**** MATERIAL PROVIDED ****

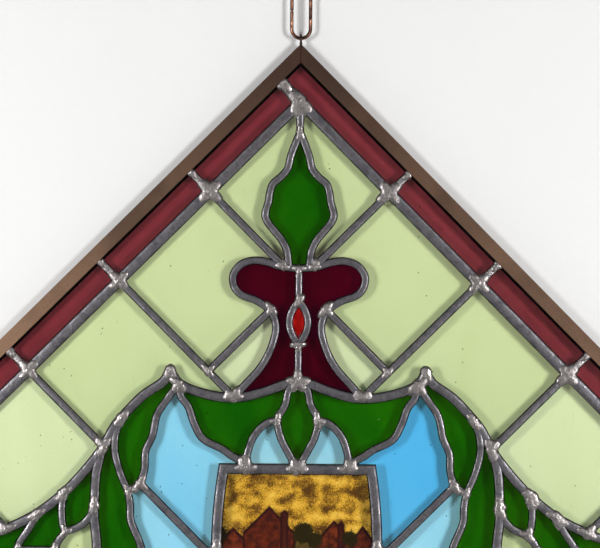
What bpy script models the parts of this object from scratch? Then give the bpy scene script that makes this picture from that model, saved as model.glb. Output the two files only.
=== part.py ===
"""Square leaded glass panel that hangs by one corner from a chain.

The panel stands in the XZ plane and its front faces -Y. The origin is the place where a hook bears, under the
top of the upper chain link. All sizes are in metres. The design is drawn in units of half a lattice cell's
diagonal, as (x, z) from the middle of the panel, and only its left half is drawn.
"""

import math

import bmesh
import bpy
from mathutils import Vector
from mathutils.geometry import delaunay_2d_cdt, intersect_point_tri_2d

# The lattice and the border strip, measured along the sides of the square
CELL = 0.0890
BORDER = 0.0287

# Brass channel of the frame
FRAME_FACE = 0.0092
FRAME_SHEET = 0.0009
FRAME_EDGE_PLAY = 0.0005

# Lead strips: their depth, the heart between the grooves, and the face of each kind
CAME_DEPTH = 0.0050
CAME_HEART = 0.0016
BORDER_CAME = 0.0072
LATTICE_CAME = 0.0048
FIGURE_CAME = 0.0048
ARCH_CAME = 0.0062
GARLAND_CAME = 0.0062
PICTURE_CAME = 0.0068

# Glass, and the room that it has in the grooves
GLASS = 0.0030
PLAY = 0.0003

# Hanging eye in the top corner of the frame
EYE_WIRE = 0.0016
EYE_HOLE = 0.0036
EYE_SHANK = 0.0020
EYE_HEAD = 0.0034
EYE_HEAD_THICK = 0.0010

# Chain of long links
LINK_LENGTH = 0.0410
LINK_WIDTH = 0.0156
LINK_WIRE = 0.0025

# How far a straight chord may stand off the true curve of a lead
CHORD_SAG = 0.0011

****

[PROBLEM TO SOLVE]: Write out, unaltered, the lines from the opening of the listing through the line that includes "import math".

[WORKED ANSWER]:
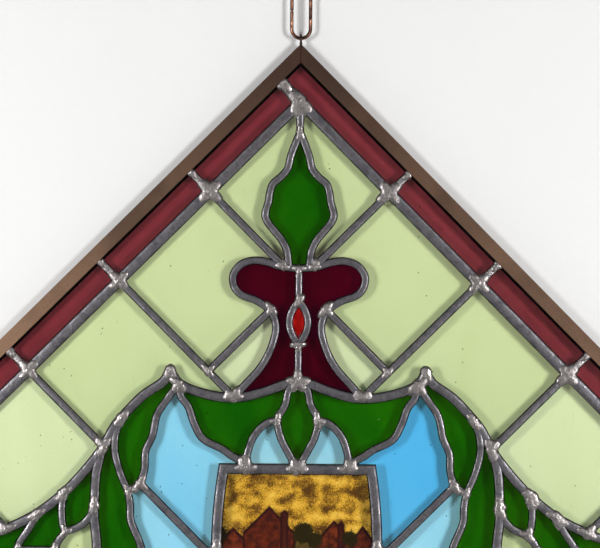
What bpy script models the parts of this object from scratch? Then give the bpy scene script that makes this picture from that model, saved as model.glb. Output the two files only.
=== part.py ===
"""Square leaded glass panel that hangs by one corner from a chain.

The panel stands in the XZ plane and its front faces -Y. The origin is the place where a hook bears, under the
top of the upper chain link. All sizes are in metres. The design is drawn in units of half a lattice cell's
diagonal, as (x, z) from the middle of the panel, and only its left half is drawn.
"""

import math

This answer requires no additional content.